Where \phi \to u1 , \ A \to u2 .
r_0 = 0.0
r_b = 10.0
# the coordinate of right boundary
msh = mesh.create_interval(comm=MPI.COMM_WORLD, points=(r_0, r_b), nx=100)
fdim = msh.topology.dim - 1
P1 = ufl.FiniteElement("Lagrange", msh.ufl_cell(), 1)
V = FunctionSpace(msh, ufl.MixedElement(P1, P1))
# the left boundary
facets_l = mesh.locate_entities_boundary(msh, dim=fdim, marker=lambda x: np.isclose(x[0], r_0))
dofs_u1 = fem.locate_dofs_topological(V=V.sub(0), entity_dim=fdim, entities=facets_l)

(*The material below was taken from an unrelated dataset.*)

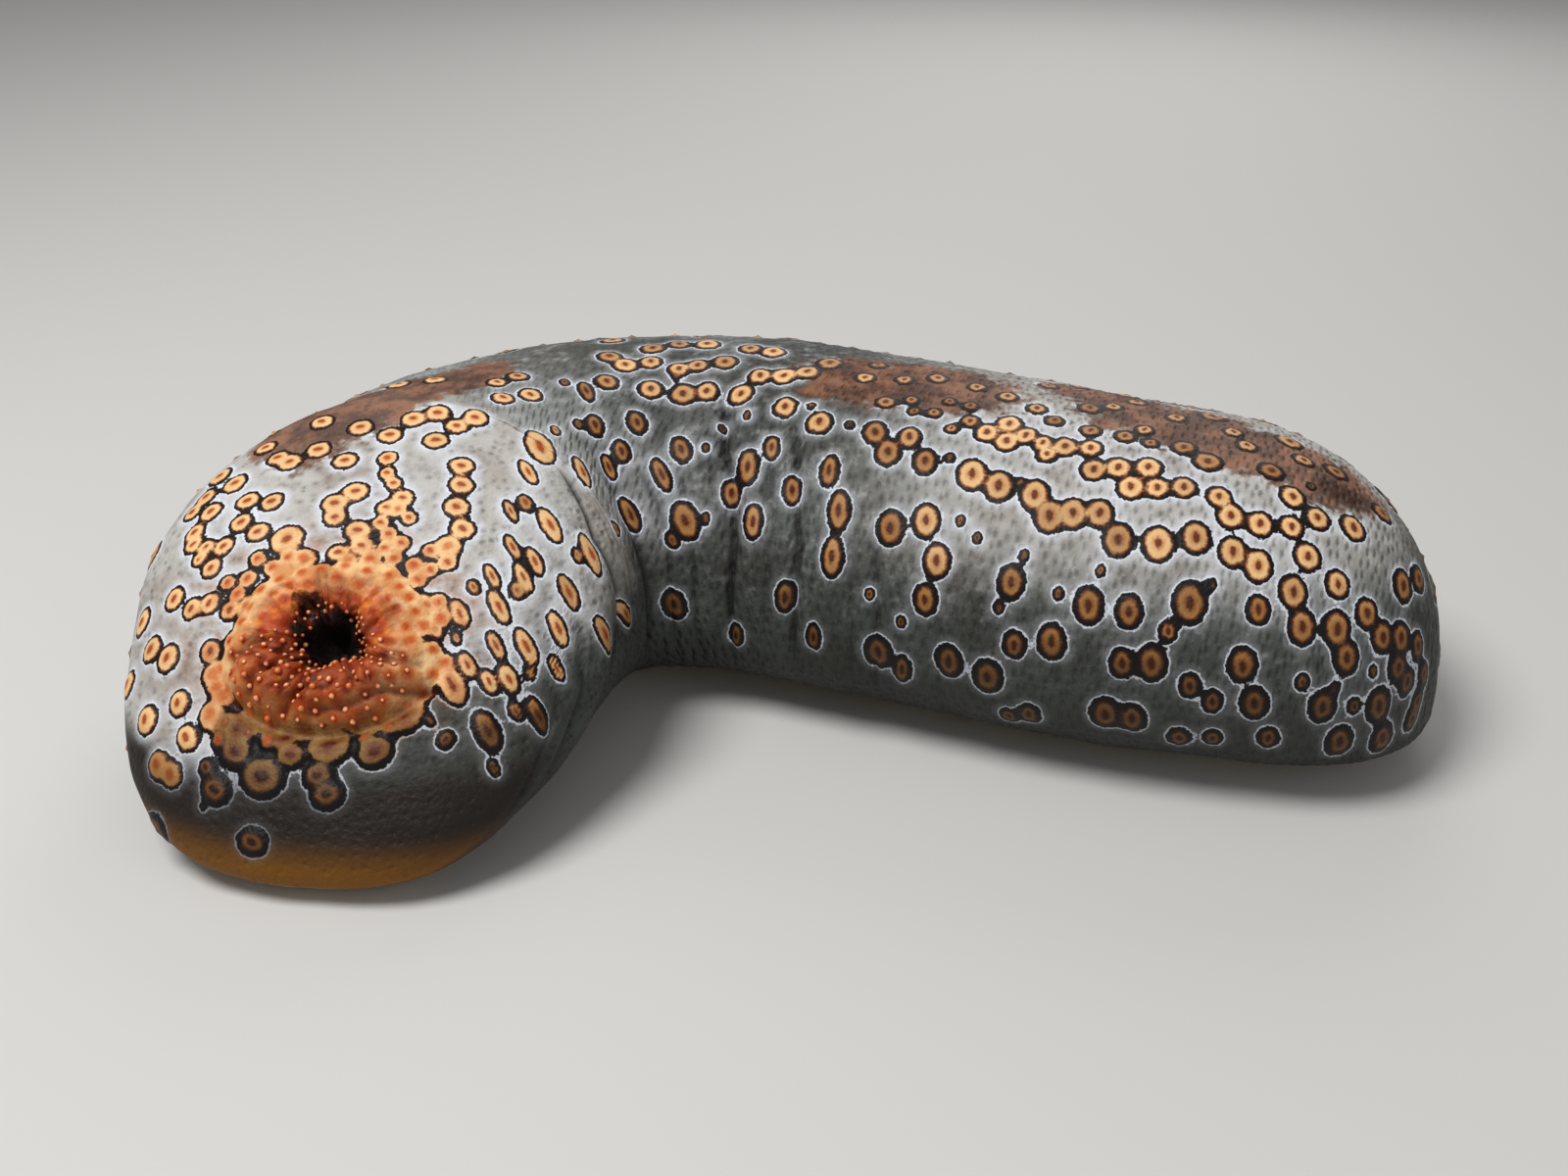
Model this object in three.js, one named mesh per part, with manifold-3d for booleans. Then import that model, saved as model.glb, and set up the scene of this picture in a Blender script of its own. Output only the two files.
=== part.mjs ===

dofs_u2 = fem.locate_dofs_topological(V=V.sub(1), entity_dim=fdim, entities=facets_l)
# the Dirichleb boundary conditions
bc_u1 = fem.dirichletbc(value=ScalarType(0), dofs=dofs_u1, V=V.sub(0)) # u1 = phi
bc_u2 = fem.dirichletbc(value=ScalarType(0), dofs=dofs_u2, V=V.sub(1)) # u2 = A
bcs = [bc_u1, bc_u2]
The values of are dofs_u1 = [0] , dofs_u2 = [2]
that confued me.
And the whole code are
import numpy as np
import ufl
from dolfinx import mesh, fem
from dolfinx.fem import Function, FunctionSpace
from dolfinx.fem.petsc import NonlinearProblem
from dolfinx.nls.petsc import NewtonSolver
from ufl import dx, split, TestFunctions
from mpi4py import MPI
from petsc4py import PETSc
from petsc4py.PETSc import ScalarType
# parmeters
r_0 = 0.0
r_b = 10.0 # the coordinate of right boundary
msh = mesh.create_interval(comm=MPI.COMM_WORLD, points=(r_0, r_b), nx=100)
fdim = msh.topology.dim - 1
P1 = ufl.FiniteElement("Lagrange", msh.ufl_cell(), 1)
V = FunctionSpace(msh, ufl.MixedElement(P1, P1))
# the left boundary
facets_l = mesh.locate_entities_boundary(
msh, dim=fdim, marker=lambda x: np.isclose(x[0], r_0))
dofs_u1 = fem.locate_dofs_topological(V=V.sub(0), entity_dim=fdim, entities=facets_l)
dofs_u2 = fem.locate_dofs_topological(V=V.sub(1), entity_dim=fdim, entities=facets_l)
# the Dirichleb boundary conditions
bc_u1 = fem.dirichletbc(value=ScalarType(0), dofs=dofs_u1, V=V.sub(0)) # u1 = phi
bc_u2 = fem.dirichletbc(value=ScalarType(0), dofs=dofs_u2, V=V.sub(1)) # u2 = A
bcs = [bc_u1, bc_u2]
# Define functions
u = Function(V)
# Split system functions to access components
#phi, m, sigma = u1, u2, u3
u1, u2 = split(u)
# Define test functions
v_1, v_2 = TestFunctions(V)
# Define variational problem
F1 = v_1.dx(0)*u1.dx(0) + (-4.0 * u2.dx(0)*u1.dx(0) - 8.0*u1**3+6.0*u1**5)*v_1
F2 = v_2.dx(0)*u2.dx(0) - 2.0/3.0*u1.dx(0)**2*v_2
F = (F1+F2)*dx
# Solve the system.
#
# t1 = data[:,1]
# t2 = data[:,2]
# t3 = data[:,3]
u.x.array[:] = np.random.random(202)
# Create nonlinear problem and Newton solver
problem = NonlinearProblem(F, u, bcs)
solver = NewtonSolver(MPI.COMM_WORLD, problem)
solver.convergence_criterion = "incremental"
solver.rtol = 1e-5
# We can customize the linear solver used inside the NewtonSolver by
# modifying the PETSc options
ksp = solver.krylov_solver
opts = PETSc.Options()
option_prefix = ksp.getOptionsPrefix()
opts[f"{option_prefix}ksp_type"] = "preonly"
opts[f"{option_prefix}pc_type"] = "lu"
opts[f"{option_prefix}pc_factor_mat_solver_type"] = "mumps"
ksp.setFromOptions()
# -
r = solver.solve(u)
The above codes can’t reach the a convegence result.